■ **What you have to do**: Determine how many lines include the word "from", then give that number and nothing more.

■ **Data extract**:
* * * * * * *
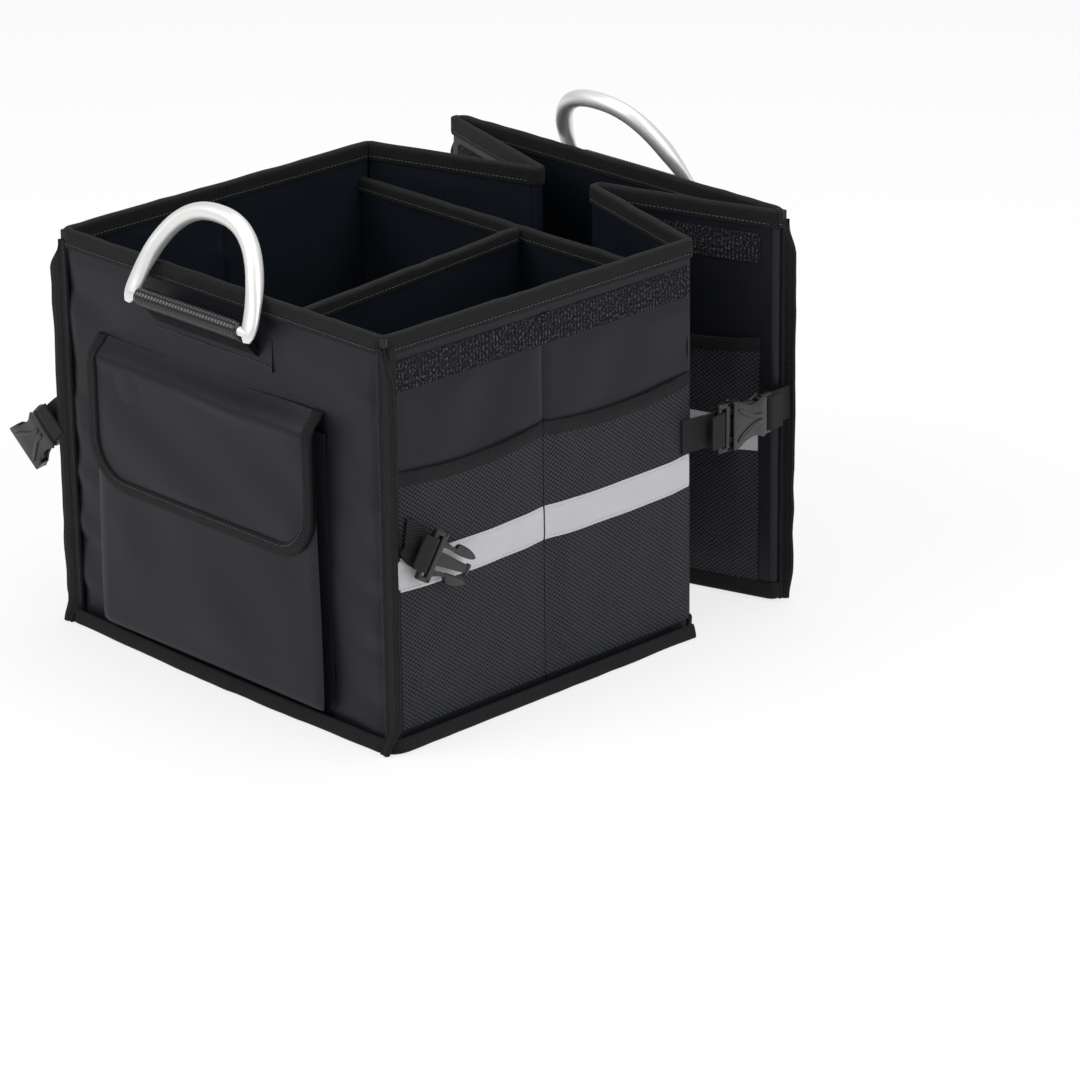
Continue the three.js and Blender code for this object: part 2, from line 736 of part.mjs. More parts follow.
// The near straps hang loose from the near corners.
function looseStraps() {
  const group = new THREE.Group();
  const degrees = THREE.MathUtils.degToRad;
  const droop = degrees(looseDroop);
  const seamY = nearFace + innerPivot + strapCorner;
  const rightSeam = frameMatrix(
    straight(trimFace + webThick / 2 + clear, seamY, strapCentre + 1),
    straight(1, 0, 0), straight(0.25, 1, -0.15),
  );
  const rightBuckle = frameMatrix(
    straight(trimFace + looseStandoff, seamY + webLead - 11, strapCentre + 1 - looseFall),
    straight(1, -0.1, 0), straight(0.1, Math.cos(droop), -Math.sin(droop)),
  );
  group.add(strap('near_right', rightSeam, rightBuckle, maleBuckle));
  const corner = -halfWidth - edgeProud - clear;
  const leftSeam = frameMatrix(
    straight(corner, nearFace + board / 2, strapCentre + 3), straight(0, -1, 0), straight(-1, 0, 0),
  );
  const yaw = degrees(leftYaw);
  const turn = degrees(leftTurn);
  const leftBuckle = frameMatrix(
    straight(corner - leftReach, nearFace, strapCentre + 3 - leftFall),
    straight(Math.sin(yaw), -Math.cos(yaw), 0), straight(-Math.cos(turn), 0, -Math.sin(turn)),
  );
  group.add(strap('near_left', leftSeam, leftBuckle, femaleBuckle));
  return group;
}

// Near bay

function nearWalls() {
  const group = new THREE.Group();
  const front = nearFace + innerPivot + clear;
  for (const [label, side] of [['right', 1], ['left', -1]]) {
    const face = side * halfWidth;
    const end = middle - clear / 2;
    group.add(
      wallPanel(`near_${label}_front_wall`, side, face, front, -clear / 2, wallFoot, false),
      wallPanel(`near_${label}_back_wall`, side, face, clear / 2, end, wallFoot, false),
      loopStrip(`near_${label}_loop_strip`, side, face, front, end),
      meshPocket(`near_${label}_mesh_pocket`, side, face, [[front, 0], [-0.5, end]]),
      reflector(`near_${label}_reflector`, side, face, front, end),
    );
  }
  return group;
}

function nearBay() {
  const group = new THREE.Group();
  const panel = place(endPanel('near', nearHandleShift, nearPivotDrop), 0, nearFace, 0);
  group.add(panel, nearWalls(), nearFloor(), nearBaseBoard(), dividers(), looseStraps());
  return group;
}

// Far bay: each side is a pair of leaves that folds inwards like a bellows.
// The corner pivots lie inside the inner tapes and the middle pivots outside the outer ones,
// so that the leaves close on their tapes and never on each other's boards.

function farLeafTrim(label, side, face) {
  const y0 = trimMargin;
  const y1 = farLeaf - trimMargin;
  return [
    loopStrip(`${label}_loop_strip`, side, face, y0, y1),
    meshPocket(`${label}_mesh_pocket`, side, face, [[y0, y1]]),
    reflector(`${label}_reflector`, side, face, y0, y1),
  ];
}

function farSide(label, side) {
  const front = new THREE.Group();
  const frontFace = side * innerPivot;
  const ends = [clear / 2, farLeaf - clear / 2];
  front.add(
    wallPanel(`far_${label}_front_wall`, side, frontFace, ...ends, farFoot, true),
    ...farLeafTrim(`far_${label}_front`, side, frontFace),
  );
  place(front, side * (halfWidth - innerPivot), middle, 0, side * theta);
  const back = new THREE.Group();
  const backFace = -side * tapeProud;
  back.add(
    wallPanel(`far_${label}_back_wall`, side, backFace, ...ends, farFoot, true),
    ...farLeafTrim(`far_${label}_back`, side, backFace),
  );
  place(back, side * pivotOffset, farLeaf, 0, -2 * side * theta);
  front.add(back);
  return { front, back };
}

// Folded tape along the foot of the far panel
function farHem() {
  const shape = outline([
    [-tapeProud, hemHeight], [-hemFlare, 0], [innerPivot, 0], [innerPivot, hemHeight],
    [board + clear, hemHeight], [board + clear, wallFoot - clear], [-clear, wallFoot - clear],
    [-clear, hemHeight],
  ]);
  const edge = halfWidth + tapeProud;
  return piece('far_panel_hem', alongX(shape, -edge, edge), tape);
}

// The cloth floor is two leaves that rise to a ridge as the bay closes.
// Their rise and length make the ridge follow the walls, with the panel's clearance at both ends.
const shut = 2 * leafInset;
const leafSpan = farLeaf - leafInset;
const leafRise = ((farDepth - shut) / 2 - leafSpan * Math.cos(theta)) / Math.sin(theta);

function floorLeaf(name, y0, y1, z0, wide, narrow, lipY, lipTop) {
  const lip = floorCloth / 2;
  const plate = outline([
    [y0, z0], [y1, z0], [y1, z0 + floorCloth], [y0, z0 + floorCloth],
  ]);
  const upstand = rectangle(lipY - lip, lipY + lip, z0, lipTop + lip, [0, 0, lip * 0.9, lip * 0.9]);
  const reach = Math.max(wide, narrow);
  const profile = join(alongX(plate, -reach, reach), alongX(upstand, -reach, reach));
  const plan = outline([[-wide, y0], [wide, y0], [narrow, y1], [-narrow, y1]]);
  return piece(name, common(profile, alongZ(plan, z0 - 1, lipTop + 2 * lip)), lining);
}

function farFloor() {
  const lip = floorCloth / 2;
  const wide = leafHalfWidth;
  const narrow = leafHalfWidth - leafSpan * Math.sin(theta);
  const near = new THREE.Group();
  near.add(floorLeaf(
    'far_floor_near_leaf', -lip, leafSpan - clear / 2, clear - leafRise, wide, narrow, 0, 0,
  ));
  place(near, 0, middle + leafInset, leafRise + farFoot);
  near.rotation.x = theta;
  const far = new THREE.Group();
  far.add(floorLeaf(
    'far_floor_far_leaf', clear / 2, leafSpan + lip, clear, narrow, wide, leafSpan, leafRise,
  ));
  far.position.set(0, leafSpan, -leafRise);
  far.rotation.x = -2 * theta;
  near.add(far);
  return near;
}

function farBay() {
  const group = new THREE.Group();
  const right = farSide('right', 1);
  const left = farSide('left', -1);
  const toCentre = -(halfWidth - innerPivot);

  // The far panel hangs on the right-hand leaves and keeps square to the near bay.
  const carrier = place(new THREE.Group(), -pivotOffset, farLeaf, 0, theta);
  const panel = endPanel('far', farHandleShift, farPivotDrop);
  panel.add(farHem());
  carrier.add(place(panel, toCentre, innerPivot + clear, 0, Math.PI));
  right.back.add(carrier);

  // Each clasped pair bridges the folded bay outside its side walls.
  const pairLength = barLength + shoulderGap + femaleLength + barFrame;
  const lead = (farDepth - pairLength) / 2;
  const rootX = halfWidth + clear + meshProud + clear + webThick / 2;
  const farRootX = halfWidth + edgeProud + clear + webThick / 2;
  const barX = farRootX + clear + barWrap;
  for (const [label, side] of [['right', 1], ['left', -1]]) {
    const maleNear = side > 0;
    group.add(claspStrap(
      `middle_${label}`, side, side * rootX, middle - strapRoot, 1, lead + strapRoot, side * barX,
      maleNear ? maleBuckle : femaleBuckle,
    ));
    carrier.add(claspStrap(
      `far_${label}`, side, side * farRootX + toCentre, strapRoot / 2, -1, lead + strapRoot / 2,
      side * barX + toCentre, maleNear ? femaleBuckle : maleBuckle,
    ));
  }
  group.add(right.front, left.front, farFloor());
  return group;
}

const organizer = new THREE.Group();
organizer.add(nearBay(), farBay());

export default organizer;
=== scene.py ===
import json
import math

import bmesh
import bpy
import numpy as np
from mathutils import Matrix, Vector


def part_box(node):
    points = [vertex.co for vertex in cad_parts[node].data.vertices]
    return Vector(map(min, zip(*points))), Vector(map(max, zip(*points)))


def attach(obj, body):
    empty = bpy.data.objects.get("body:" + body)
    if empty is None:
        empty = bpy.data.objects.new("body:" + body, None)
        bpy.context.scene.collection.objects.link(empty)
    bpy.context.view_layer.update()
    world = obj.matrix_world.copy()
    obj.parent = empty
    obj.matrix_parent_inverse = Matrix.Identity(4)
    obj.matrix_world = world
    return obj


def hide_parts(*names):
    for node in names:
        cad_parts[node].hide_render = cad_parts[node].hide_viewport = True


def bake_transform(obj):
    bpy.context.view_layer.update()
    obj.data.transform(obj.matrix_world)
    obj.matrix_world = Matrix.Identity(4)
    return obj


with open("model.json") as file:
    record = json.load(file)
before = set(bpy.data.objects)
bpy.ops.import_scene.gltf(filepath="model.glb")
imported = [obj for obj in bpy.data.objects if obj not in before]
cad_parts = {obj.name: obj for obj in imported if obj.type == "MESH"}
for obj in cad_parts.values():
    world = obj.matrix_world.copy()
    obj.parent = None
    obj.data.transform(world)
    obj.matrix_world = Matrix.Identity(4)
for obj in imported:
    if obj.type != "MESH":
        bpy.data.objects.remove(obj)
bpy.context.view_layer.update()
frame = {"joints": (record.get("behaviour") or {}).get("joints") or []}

# Every length below is in millimetres, and pieces are scaled to metres as they are made.
METRE = 1000.0
UP = np.array([0.0, 0.0, 1.0])


def box(node):
    """Lowest and highest corner of a node of the frame."""
    low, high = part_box(node)
    return np.array(low) * METRE, np.array(high) * METRE


def joint(name):
    """Pivot and longest travel in radians of a joint of the frame."""
    found = next(j for j in frame["joints"] if j["name"] == name)
    travel = max(found["range_deg"], key=abs)
    return np.array(found["pos_m"]) * METRE, math.radians(travel)


# Camera

CAMERA_PLACE = (2388.9, -2140.6, 1347.3)
CAMERA_AZIMUTH = 0.804
CAMERA_ELEVATION = 0.38
CAMERA_ROLL = -0.011
CAMERA_LENS = 158.79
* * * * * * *
■ **Full response**: 3